The happy couple
The happy coupleReuters

We will know only on January 22, or in the wee hours of January 23, whether the surprise electoral merger between Yisrael Beitenu and the Likud paid off politically.

Speaking on Channel 1's Mabat News Hour, Minister Limor Livnat compared the deal to Menahem Begin's master stroke in 1965, when he formed the Gahal bloc (Gush Herut Liberalim) between his own Herut Party and the Liberals that eventually morphed into the Likud and provided for the first time a credible alternative to the hegemony of the Labor movement in Israel.

I do not buy this comparison. Herut and the Liberals were two distinct movements with very different and even antagonistic economic philosophies - it worked because Begin was willing to defer on economic issues - and the Liberals were much more dovish than Herut. Herut brought the electoral muscle and the Liberals brought respectability to the marriage.

I would prefer to compare what we saw tonight to the 1968 merger between MAPAI, RAFI and Achdut Ha'Avoda that gave birth to the Israeli Labor Party. Avigdor Lieberman is returning home to Likud, as are Infrastructure Minister Uzi Landau and the party's latest pickup, Yair Shamir, son of the late Prime Minister Yizhak Shamir. One can also mention Orli Levy, the daughter of David Levy, another Likud stalwart.

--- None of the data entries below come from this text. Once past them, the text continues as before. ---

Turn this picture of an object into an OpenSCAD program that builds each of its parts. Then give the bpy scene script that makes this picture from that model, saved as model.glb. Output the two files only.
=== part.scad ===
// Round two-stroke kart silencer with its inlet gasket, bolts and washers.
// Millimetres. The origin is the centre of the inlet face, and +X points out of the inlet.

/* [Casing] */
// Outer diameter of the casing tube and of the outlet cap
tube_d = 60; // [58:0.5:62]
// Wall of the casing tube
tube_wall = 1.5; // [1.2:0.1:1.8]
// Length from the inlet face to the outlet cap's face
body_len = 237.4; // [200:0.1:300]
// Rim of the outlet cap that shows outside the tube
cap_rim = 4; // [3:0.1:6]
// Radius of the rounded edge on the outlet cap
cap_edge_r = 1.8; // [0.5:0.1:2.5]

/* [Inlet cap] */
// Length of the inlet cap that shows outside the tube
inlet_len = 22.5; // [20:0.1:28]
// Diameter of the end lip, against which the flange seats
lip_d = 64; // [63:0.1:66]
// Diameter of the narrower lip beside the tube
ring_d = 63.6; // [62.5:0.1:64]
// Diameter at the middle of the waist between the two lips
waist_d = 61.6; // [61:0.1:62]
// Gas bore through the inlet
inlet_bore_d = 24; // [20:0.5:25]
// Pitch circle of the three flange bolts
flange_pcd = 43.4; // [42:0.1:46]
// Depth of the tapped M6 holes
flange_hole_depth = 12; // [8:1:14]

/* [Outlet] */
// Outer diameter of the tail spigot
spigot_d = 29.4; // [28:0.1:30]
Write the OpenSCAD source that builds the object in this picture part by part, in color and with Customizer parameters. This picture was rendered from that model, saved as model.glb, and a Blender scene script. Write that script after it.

This is reminiscent of Shimon Peres, Moshe Dayan, Yizhak Navon, Chaim Herzog and others returning to a united Labor Party after following their mentor David Ben-Gurion out of MAPAI into the political desert in 1965 following the split between Ben-Gurion and his successor as Prime Minister, Levi Eshkol.

Like Lieberman, they rejoined the parent party in a minority status, but eventually worked their way to the top. The aforementioned RAFI leaders produced 3 presidents, a prime minister and 2 defense ministers. This is something that they could not have accomplished by remaining on their own.

Lieberman has probably made the same calculation. His electoral success won him the post of foreign minister, but if he aspires to the top job he needs to belong to Likud. By getting the number two spot on the joint list, Lieberman has effectively leapfrogged ministers such as Gideon Saar or Moshe Yaalon in a post-Netanyahu succession.

What does Netanyahu think that he has gained from the merger? For one thing he has made a splash after weeks in which he saw rival parties getting ink as some big names and retreads announced their adhesion to the Labor Party or to Lapid's Future Party.

This merger will be the talk of the media for the next few days. In addition, in the election campaign, the two parties will work together rather than being forced to attack each other.

Both Netanyahu and Lieberman mentioned the issue of governance. Israel has a fragmented political system and as part of the "grass is greener" complex, Israelis hanker for an essentially two-party system that would not be subject to "extortion" by the smaller parties.

By merging with Lieberman, Netanyahu gets a leg up on the system reform issue. He can now argue that he has taken the first major step towards rationalizing the party system.

Netanyahu may also be counting on the fact that the left will not be able to match the merger. Who is going to yield to whom is a question that already dominates conversation on the left.

The merger has little political downside, as it should not arouse dissatisfaction amongst supporters of either the Likud or Yisrael Beyteinu. Lieberman is well-regarded in his former party and never lost contact with it. Some may even believe that Lieberman provides a toughness that Netanyahu lacks. Lieberman's core constituency- immigrants from the former Soviet Union – are gratified that now one of theirs has a shot at becoming prime minister.

We still lack details about the terms of the merger and perhaps they have not been completely fleshed out by the principals. Candidates from both parties will be interspersed, it was said, on a joint list in the Knesset elections.

Here Livnat is correct. As in the Gahal Agreement she mentioned, both parties still retain their separate identity and choose their candidates separately – the Likud via a primary and Yisrael Beyteinu by a small team headed by Lieberman.

Some Likud ministers and Knesset members, while endorsing the merger in public and helping approve it in the Likud Central Committee, are going to be privately miffed. They have spent years cultivating registered Likud voters in advance of the inevitable primaries and now a joker has been tossed into the pack.